Zucconi, Angela
Di Angela Zucconi, ternana, morta nel 2000 ad Anguillara sulle rive del lago di Bracciano (dove gli è intitolata la biblioteca locale, cui molto ha contribuito con la sua), abbiamo già scritto (cfr. Msa 7/8 2023) ma vale comunque la pena tornarci su. Nata come studiosa e traduttrice di Kierkegaard e della cultura danese, subito dopo la fine della guerra entrò nel giro del cosiddetto «servizio sociale» e fondò e diresse a guerra appena conclusa – con Maria Comandini Calogero – la prima scuola non confessionale del servizio sociale. Fu di Maria lo slogan che avrebbe dovuto guidare gli interventi degli operatori sociali: «Aiutare gli altri perché si aiutino da soli». Lo propose a Tolmezzo, nell’assemblea che, a guerra appena finita, dette origine al «servizio sociale», alla professione di assistente sociale.

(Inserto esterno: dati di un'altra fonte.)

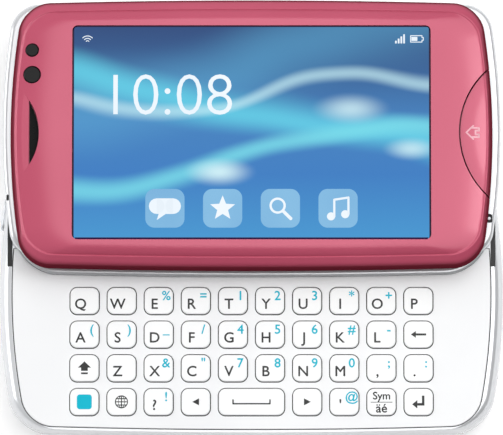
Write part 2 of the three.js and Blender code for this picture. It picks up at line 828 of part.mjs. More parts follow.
function frontCover() {
  const cavity = prism(roundedRectangle(2 * cavityHalfLength, 2 * cavityHalfWidth,
    cavityCornerRadius, 0, 0, keySteps), coverBottom - overrun, windowBottom);
  const opening = prism(roundedRectangle(openingLength, openingWidth, openingCornerRadius,
    0, 0, keySteps), windowBottom - overrun, windowTop + overrun);
  const hollow = block(hollowLeft, hollowRight, hollowFront, hollowRear,
    coverBottom - overrun, hollowTop);
  const sensorHoles = sensors.map(({ y, radius }) => post(radius + sensorGap, sensorX, y,
    hollowTop - overrun, windowTop + overrun));
  return cutBy(coverBlank(), [
    cavity,
    opening,
    hollow,
    ...sensorHoles,
    homeLens(homeGap, homeBottom - homeTravel - layerGap),
    earCrescent(0, earFloor, windowTop + overrun),
    earCrescent(earSlotInset, hollowTop - overrun, windowTop),
  ]);
}

// The phone, slid open

const base = new THREE.Group();
const openRear = slideTravel + shellShift + shellWidth / 2;
base.position.y = (baseWidth / 2 - openRear) / 2;
base.add(
  named('back_cover', backCover(), silverPlastic),
  named('battery', battery(), cellWrap),
  named('camera_module', cameraModule(), blackPlastic),
  named('loudspeaker', loudspeaker(), blackPlastic),
  named('base_frame', baseFrame(), silverPlastic),
  named('main_board', baySheet(boardBottom, boardThickness), boardGreen),
  named('keypad_mat', baySheet(matBottom, matThickness), matRubber),
  named('keyboard_plate', keyboardPlate(), whitePlastic),
  named('slide_bracket', slideBracket(), steel),
  named('volume_rocker', sideKey(volumeLength, rearReach(volumeX)).translate([volumeX, 0, 0]),
    silverPlastic),
  named('camera_key', sideKey(cameraKeyLength, rearReach(cameraKeyX)).translate([cameraKeyX, 0, 0]),
    silverPlastic),
  named('power_key', onLeftEnd(sideKey(powerKeyLength, baseEndRadius)), silverPlastic),
);
for (const place of keyPlaces()) {
  base.add(named(place.name, keyCap(place), keyPlastic));
}

const slider = new THREE.Group();
slider.position.y = base.position.y + slideTravel;
slider.add(
  named('slider_shell', sliderShell(), silverPlastic),
  named('slide_rail', slideRail(), steel),
  named('display_chassis', displayChassis(), steel),
  named('display_panel', displayPanel(), blackPlastic),
  named('touch_window', touchWindow(), screenGlass),
  named('front_cover', frontCover(), pinkPlastic),
  named('home_key', homeKey(), pinkPlastic),
  named('earpiece_grille', earpieceGrille(), blackPlastic),
  named('sensor_window', sensorWindow(), darkGlass),
);

const phone = new THREE.Group();
phone.add(base, slider);

export default phone;
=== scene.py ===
# A slider phone with a full keyboard, lying open on its back.
# Metres, +Z up, X along the long side, +Y the way the upper half slides open.

import math

import bmesh
import bpy
from mathutils import Matrix, Vector


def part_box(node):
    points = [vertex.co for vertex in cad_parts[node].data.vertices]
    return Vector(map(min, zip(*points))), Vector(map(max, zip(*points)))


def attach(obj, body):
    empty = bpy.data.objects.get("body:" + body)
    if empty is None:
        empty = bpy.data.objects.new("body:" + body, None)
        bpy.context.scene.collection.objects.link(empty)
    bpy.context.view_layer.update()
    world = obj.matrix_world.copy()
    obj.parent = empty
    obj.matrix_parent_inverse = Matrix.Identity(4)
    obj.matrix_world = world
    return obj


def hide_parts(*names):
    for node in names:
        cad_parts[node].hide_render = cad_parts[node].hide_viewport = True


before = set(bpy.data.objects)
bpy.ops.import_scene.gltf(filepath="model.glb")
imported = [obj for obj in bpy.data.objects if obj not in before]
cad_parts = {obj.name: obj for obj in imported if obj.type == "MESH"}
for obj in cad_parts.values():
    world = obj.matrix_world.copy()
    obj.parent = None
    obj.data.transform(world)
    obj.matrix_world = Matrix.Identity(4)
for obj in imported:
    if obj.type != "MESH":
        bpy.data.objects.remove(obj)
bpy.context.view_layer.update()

# Back cover
# The shallow dish that closes the phone's back. It is moulded in silver-white ABS with a fine
# spark-eroded grain, and snaps onto the middle frame all round.

MM = 0.001
FRAME_LOW, FRAME_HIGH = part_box("base_frame")
BASE_MIDDLE = (FRAME_LOW.y + FRAME_HIGH.y) / 2
BASE_LENGTH = FRAME_HIGH.x - FRAME_LOW.x
BASE_WIDTH = FRAME_HIGH.y - FRAME_LOW.y
BASE_CORNER = 6.5 * MM
BASE_END_RADIUS = 118 * MM
BASE_SIDE_RADIUS = 1400 * MM
BACK_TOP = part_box("back_cover")[1].z
BACK_ROLL = 3.0 * MM
BACK_WALL = 2.4 * MM
BACK_FLOOR = 1.0 * MM
OVERRUN = 1.0 * MM
GRAIN = 0.25 * MM
GRAIN_DEPTH = 0.004 * MM
RELIEF = 0.25
DRIFT_SCALE = 45
DRIFT_SPAN = (0.3, 0.7)
GLOSS_SPAN = (0.85, 1.2)
COAT_ROUGHNESS = 0.04
CORNER_STEPS = 12
EDGE_CUTS = 17
ROLL_STEPS = 8
ROUND_STEPS = 64
SHARP_ANGLE = 28


def outline(length, width, corner, end_radius=None, side_radius=None):
    """One level face with four round corners, whose ends and sides bow outwards where asked."""
    shape = bmesh.new()
    bmesh.ops.create_grid(shape, x_segments=1, y_segments=1, size=0.5)
    bmesh.ops.scale(shape, vec=(length, width, 1), verts=shape.verts)
    bmesh.ops.bevel(shape, geom=shape.verts[:], offset=corner, segments=CORNER_STEPS,
                    profile=0.5, affect="VERTICES", material=-1)
    if end_radius:
        straight = [edge for edge in shape.edges if edge.calc_length() > 2 * corner]
        bmesh.ops.subdivide_edges(shape, edges=straight, cuts=EDGE_CUTS)
        for vert in shape.verts:
            x, y = vert.co.x, vert.co.y
            vert.co.x *= 1 - y ** 2 / (end_radius * length)
            vert.co.y *= 1 - x ** 2 / (side_radius * width)
    return shape


def base_outline(end_inset, side_inset):
    """The lower half's outline, drawn in at its ends and its sides."""
    return outline(BASE_LENGTH - 2 * end_inset, BASE_WIDTH - 2 * side_inset,
                   BASE_CORNER - (end_inset + side_inset) / 2, BASE_END_RADIUS, BASE_SIDE_RADIUS)


def station(height, end_inset=0.0, side_inset=None):
    """A level to raise a face to, and how far its ends and its sides are drawn in there."""
    return Vector((end_inset, end_inset if side_inset is None else side_inset, height))


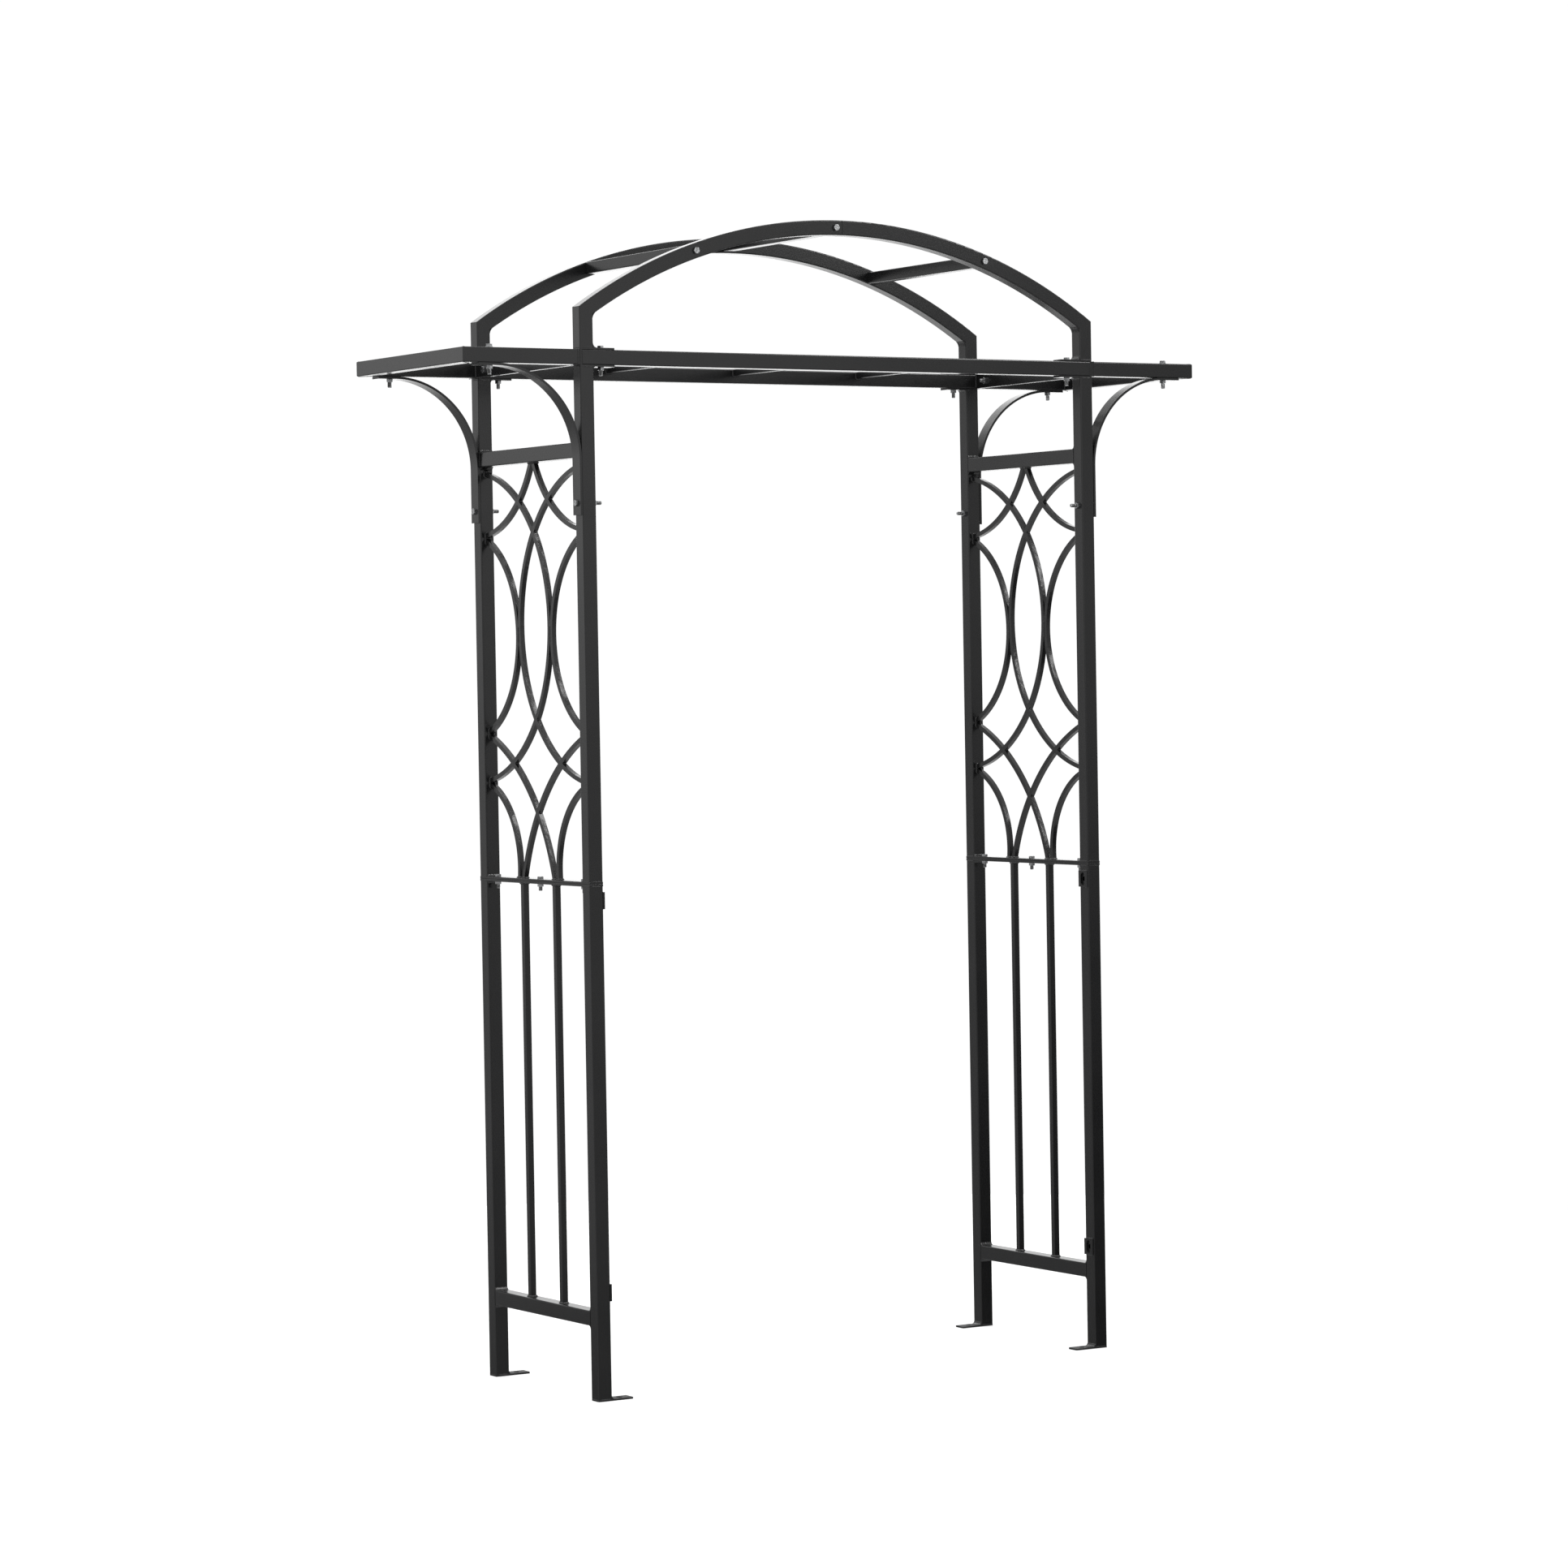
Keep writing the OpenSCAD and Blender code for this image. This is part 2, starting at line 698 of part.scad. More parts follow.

Questo slogan dovrebbe, credo, guidare ancora la variegata società degli operatori sociali, del volontariato e del terzo settore, dell’assistenza pubblica e privata e anche di quelle iniziative «dal basso» che si vogliono decisamente politiche, di organizzazione e di lotta. E di questo slogan dovrebbero tener conto anche i militanti dei pochi gruppi politici ancora attivi. Il Cepas, la scuola fatta crescere da Maria e da Angela, fu finanziato da uno dei rari industriali italiani che possiamo dire illuminati e davvero democratici, Adriano Olivetti, a partire dalla gestione della fabbrica di macchine da scrivere con sede a Ivrea.
Non era una scuola professionale qualsiasi il Cepas, e molti suoi allievi vennero coinvolti in iniziative a vasto raggio, come il progetto di sviluppo di comunità, diretto appunto da Angela, che agì in una vasta parte dell’Abruzzo e Molise, che si chiamò proprio «progetto E» perché copriva la zona che sulle carte geografiche congiungeva i due territori. Ma molti diplomati del Cepas presero parte attiva ad altre esperienze di «sviluppo di comunità», soprattutto in Basilicata, intorno a Matera.
Riformismo, certamente, e non Rivoluzione, come veniva rimproverato dagli intellettuali del Partito comunista, ma un riformismo che ha lasciato tracce profonde anche se la storia dei partiti ha prevalso su quella degli operatori sociali, pur essendo questi più preparati e conseguenti dei politici. Più radicali, essi studiavano a fondo un ambiente e scavavano più a fondo nelle sue contraddizioni per potere meglio risolverle. Democrazia «dal basso», si diceva.
Angela aveva rinunciato a una carriera di scrittrice molto promettente. È da riscoprire la sua biografia-romanzo di Ludovico di Baviera Lodovico innamorato, che editò Longanesi, ma anche la sua limpida storia per le edizioni di Comunità della piccola città sulle rive del lago di Bracciano dove si ritirò a vivere, senza più la forza di mandare avanti iniziative faticose, con la sua amica Florita Botts, una bravissima operatrice sociale statunitense che insegnava anche lei al Cepas.
È impossibile dissociare il nome di Angela Zucconi da quello dei magnifici riformisti del dopoguerra, e se si è fatto quello di Olivetti è doveroso citare quello di Danilo Dolci, oggi ricordato perché fanno trent’anni dalla sua morte, e quello dei grandi meridionalisti Carlo Levi e Manlio Rossi-Doria, dei grandi militanti come Rocco Scotellaro, del grande scrittore Paolo Volponi che fu molto attivo nel Cepas (e che fu a lungo direttore del personale alla Olivetti di Ivrea), di un grande psicologo come Adriano Ossicini, di un grande etnologo come Ernesto De Martino... Questa storia avrebbe ancora tanto da insegnare, soprattutto agli «operatori sociali» e ai militanti politici di oggi se venisse più e meglio studiata e raccontata.